> [TASK STATEMENT]
Begin at the line containing "Write part 2" in the entries below and end at the line containing "return np.sin(angle).sum(axis=-1) /"; transcribe that range exactly and nothing outside it.

> [RECORDS SUPPLIED]
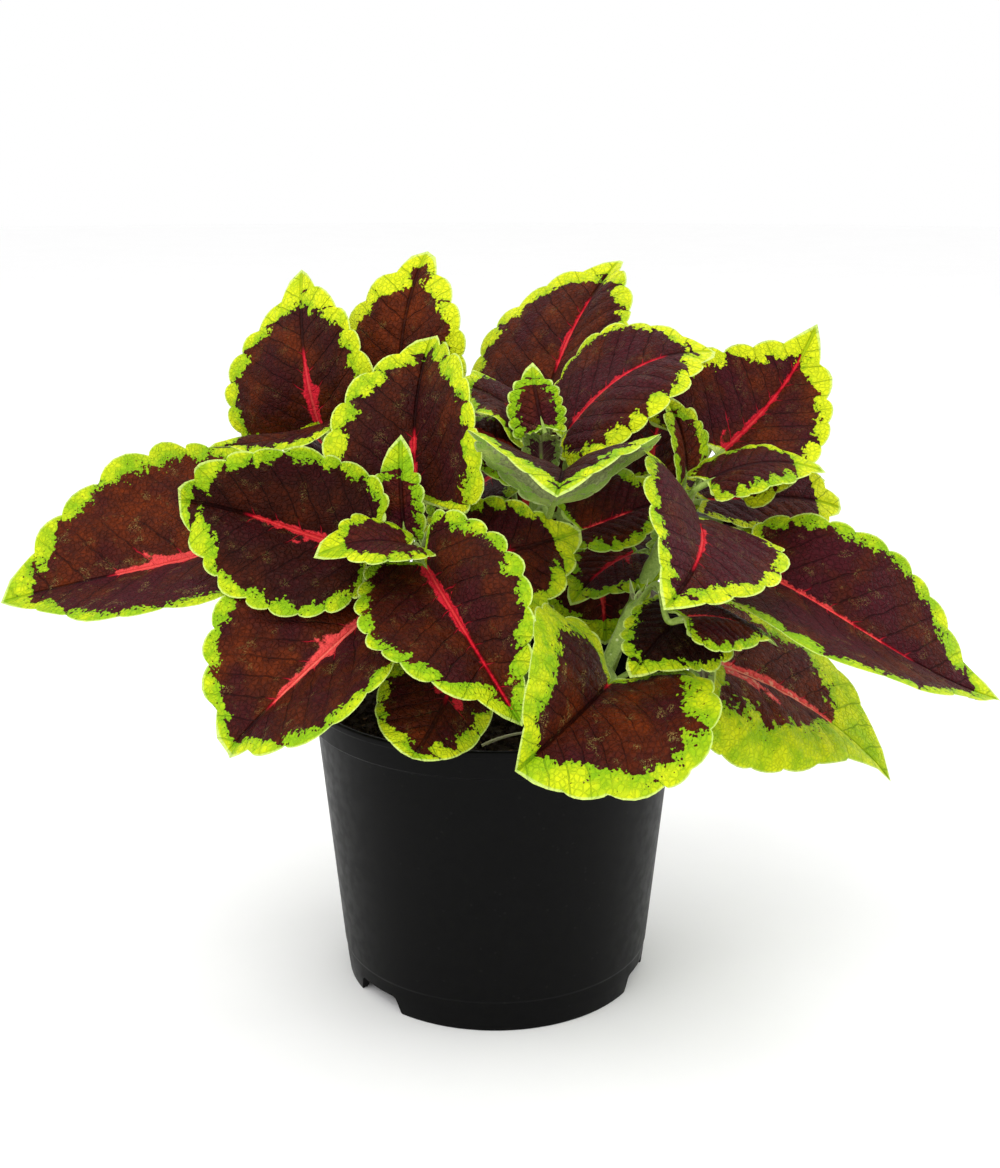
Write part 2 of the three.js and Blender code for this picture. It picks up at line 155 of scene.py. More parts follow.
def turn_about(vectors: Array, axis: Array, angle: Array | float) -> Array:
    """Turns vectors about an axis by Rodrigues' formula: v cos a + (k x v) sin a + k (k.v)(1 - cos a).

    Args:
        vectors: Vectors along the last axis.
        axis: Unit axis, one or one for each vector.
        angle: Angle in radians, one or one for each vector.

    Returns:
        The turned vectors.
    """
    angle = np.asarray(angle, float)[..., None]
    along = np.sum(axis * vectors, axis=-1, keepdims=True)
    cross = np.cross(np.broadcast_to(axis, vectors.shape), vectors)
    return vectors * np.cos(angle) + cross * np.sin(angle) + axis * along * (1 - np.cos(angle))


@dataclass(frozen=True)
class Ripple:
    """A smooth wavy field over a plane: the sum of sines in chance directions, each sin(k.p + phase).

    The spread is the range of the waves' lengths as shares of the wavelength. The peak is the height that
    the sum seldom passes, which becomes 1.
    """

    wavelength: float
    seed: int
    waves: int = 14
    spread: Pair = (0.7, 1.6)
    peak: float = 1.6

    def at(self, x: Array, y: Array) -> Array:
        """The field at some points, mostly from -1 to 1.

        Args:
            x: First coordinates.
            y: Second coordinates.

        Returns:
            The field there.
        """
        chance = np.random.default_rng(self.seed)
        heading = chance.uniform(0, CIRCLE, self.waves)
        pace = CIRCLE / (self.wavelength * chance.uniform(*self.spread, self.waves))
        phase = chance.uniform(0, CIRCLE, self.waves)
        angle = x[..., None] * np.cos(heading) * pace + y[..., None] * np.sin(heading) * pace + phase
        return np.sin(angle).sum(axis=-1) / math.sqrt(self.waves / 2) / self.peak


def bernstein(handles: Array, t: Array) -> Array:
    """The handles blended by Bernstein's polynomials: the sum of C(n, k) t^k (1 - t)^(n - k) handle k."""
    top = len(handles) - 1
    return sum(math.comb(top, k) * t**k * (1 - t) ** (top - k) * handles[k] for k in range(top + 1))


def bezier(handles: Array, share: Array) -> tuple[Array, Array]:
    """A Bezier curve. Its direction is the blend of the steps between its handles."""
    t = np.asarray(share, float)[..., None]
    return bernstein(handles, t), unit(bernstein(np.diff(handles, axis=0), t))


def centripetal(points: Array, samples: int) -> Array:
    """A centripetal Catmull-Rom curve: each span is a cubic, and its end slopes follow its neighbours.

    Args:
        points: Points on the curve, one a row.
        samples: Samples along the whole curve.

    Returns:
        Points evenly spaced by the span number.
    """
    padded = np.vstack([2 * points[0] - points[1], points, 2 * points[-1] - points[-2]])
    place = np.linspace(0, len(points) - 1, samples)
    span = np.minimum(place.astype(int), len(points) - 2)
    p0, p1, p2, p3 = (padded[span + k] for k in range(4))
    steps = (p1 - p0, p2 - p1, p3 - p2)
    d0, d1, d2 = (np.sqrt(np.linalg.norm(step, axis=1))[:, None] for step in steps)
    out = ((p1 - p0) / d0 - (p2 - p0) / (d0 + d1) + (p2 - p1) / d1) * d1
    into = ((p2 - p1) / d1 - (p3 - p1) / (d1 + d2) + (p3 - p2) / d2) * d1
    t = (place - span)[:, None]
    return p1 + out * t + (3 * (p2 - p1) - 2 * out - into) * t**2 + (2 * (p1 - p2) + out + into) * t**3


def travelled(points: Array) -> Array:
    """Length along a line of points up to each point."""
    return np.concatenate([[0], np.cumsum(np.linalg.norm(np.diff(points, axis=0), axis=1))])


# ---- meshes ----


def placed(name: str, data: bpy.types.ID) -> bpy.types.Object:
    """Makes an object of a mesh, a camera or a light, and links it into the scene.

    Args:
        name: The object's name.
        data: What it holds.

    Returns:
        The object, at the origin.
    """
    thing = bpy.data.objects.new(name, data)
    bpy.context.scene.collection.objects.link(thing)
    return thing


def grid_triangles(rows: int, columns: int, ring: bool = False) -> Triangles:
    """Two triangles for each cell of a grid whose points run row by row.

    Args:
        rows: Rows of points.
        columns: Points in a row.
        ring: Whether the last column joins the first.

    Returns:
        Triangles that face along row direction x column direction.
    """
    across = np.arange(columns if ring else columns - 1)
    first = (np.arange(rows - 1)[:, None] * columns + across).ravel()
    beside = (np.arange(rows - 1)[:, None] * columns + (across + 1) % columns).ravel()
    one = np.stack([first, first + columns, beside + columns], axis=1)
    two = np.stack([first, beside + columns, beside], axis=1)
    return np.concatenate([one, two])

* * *

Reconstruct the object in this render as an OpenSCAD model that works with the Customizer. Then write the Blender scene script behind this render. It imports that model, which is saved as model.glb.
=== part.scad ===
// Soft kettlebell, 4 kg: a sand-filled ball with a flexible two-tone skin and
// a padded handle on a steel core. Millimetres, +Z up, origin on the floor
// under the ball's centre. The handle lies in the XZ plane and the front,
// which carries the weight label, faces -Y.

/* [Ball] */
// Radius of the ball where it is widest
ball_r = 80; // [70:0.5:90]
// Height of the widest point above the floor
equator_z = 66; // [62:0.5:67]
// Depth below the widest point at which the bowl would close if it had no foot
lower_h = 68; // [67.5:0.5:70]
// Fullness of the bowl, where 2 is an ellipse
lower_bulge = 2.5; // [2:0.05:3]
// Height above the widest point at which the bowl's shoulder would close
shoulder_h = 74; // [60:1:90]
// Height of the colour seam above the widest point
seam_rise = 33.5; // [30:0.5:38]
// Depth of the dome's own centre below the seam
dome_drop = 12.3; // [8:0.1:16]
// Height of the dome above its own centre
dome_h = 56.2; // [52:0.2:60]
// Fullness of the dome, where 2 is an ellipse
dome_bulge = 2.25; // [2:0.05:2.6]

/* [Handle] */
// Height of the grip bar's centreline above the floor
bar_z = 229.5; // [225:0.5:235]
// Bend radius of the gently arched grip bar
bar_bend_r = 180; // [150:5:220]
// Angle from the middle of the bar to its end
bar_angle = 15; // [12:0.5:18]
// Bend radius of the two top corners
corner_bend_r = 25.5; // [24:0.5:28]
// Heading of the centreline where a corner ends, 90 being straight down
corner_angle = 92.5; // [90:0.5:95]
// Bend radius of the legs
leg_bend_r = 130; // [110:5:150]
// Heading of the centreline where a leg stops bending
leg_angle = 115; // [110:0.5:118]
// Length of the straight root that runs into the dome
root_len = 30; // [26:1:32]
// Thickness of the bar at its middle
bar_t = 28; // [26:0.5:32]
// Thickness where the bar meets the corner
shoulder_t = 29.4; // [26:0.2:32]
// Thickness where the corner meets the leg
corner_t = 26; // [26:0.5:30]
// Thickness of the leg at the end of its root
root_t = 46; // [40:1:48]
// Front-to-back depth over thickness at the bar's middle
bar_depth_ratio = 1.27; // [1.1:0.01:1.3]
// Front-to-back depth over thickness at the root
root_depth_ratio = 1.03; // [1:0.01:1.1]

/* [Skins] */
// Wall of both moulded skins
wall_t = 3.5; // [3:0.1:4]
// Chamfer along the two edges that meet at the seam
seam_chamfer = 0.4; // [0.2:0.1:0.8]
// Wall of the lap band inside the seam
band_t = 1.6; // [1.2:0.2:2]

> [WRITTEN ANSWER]
Write part 2 of the three.js and Blender code for this picture. It picks up at line 155 of scene.py. More parts follow.
def turn_about(vectors: Array, axis: Array, angle: Array | float) -> Array:
    """Turns vectors about an axis by Rodrigues' formula: v cos a + (k x v) sin a + k (k.v)(1 - cos a).

    Args:
        vectors: Vectors along the last axis.
        axis: Unit axis, one or one for each vector.
        angle: Angle in radians, one or one for each vector.

    Returns:
        The turned vectors.
    """
    angle = np.asarray(angle, float)[..., None]
    along = np.sum(axis * vectors, axis=-1, keepdims=True)
    cross = np.cross(np.broadcast_to(axis, vectors.shape), vectors)
    return vectors * np.cos(angle) + cross * np.sin(angle) + axis * along * (1 - np.cos(angle))


@dataclass(frozen=True)
class Ripple:
    """A smooth wavy field over a plane: the sum of sines in chance directions, each sin(k.p + phase).

    The spread is the range of the waves' lengths as shares of the wavelength. The peak is the height that
    the sum seldom passes, which becomes 1.
    """

    wavelength: float
    seed: int
    waves: int = 14
    spread: Pair = (0.7, 1.6)
    peak: float = 1.6

    def at(self, x: Array, y: Array) -> Array:
        """The field at some points, mostly from -1 to 1.

        Args:
            x: First coordinates.
            y: Second coordinates.

        Returns:
            The field there.
        """
        chance = np.random.default_rng(self.seed)
        heading = chance.uniform(0, CIRCLE, self.waves)
        pace = CIRCLE / (self.wavelength * chance.uniform(*self.spread, self.waves))
        phase = chance.uniform(0, CIRCLE, self.waves)
        angle = x[..., None] * np.cos(heading) * pace + y[..., None] * np.sin(heading) * pace + phase
        return np.sin(angle).sum(axis=-1) / math.sqrt(self.waves / 2) / self.peak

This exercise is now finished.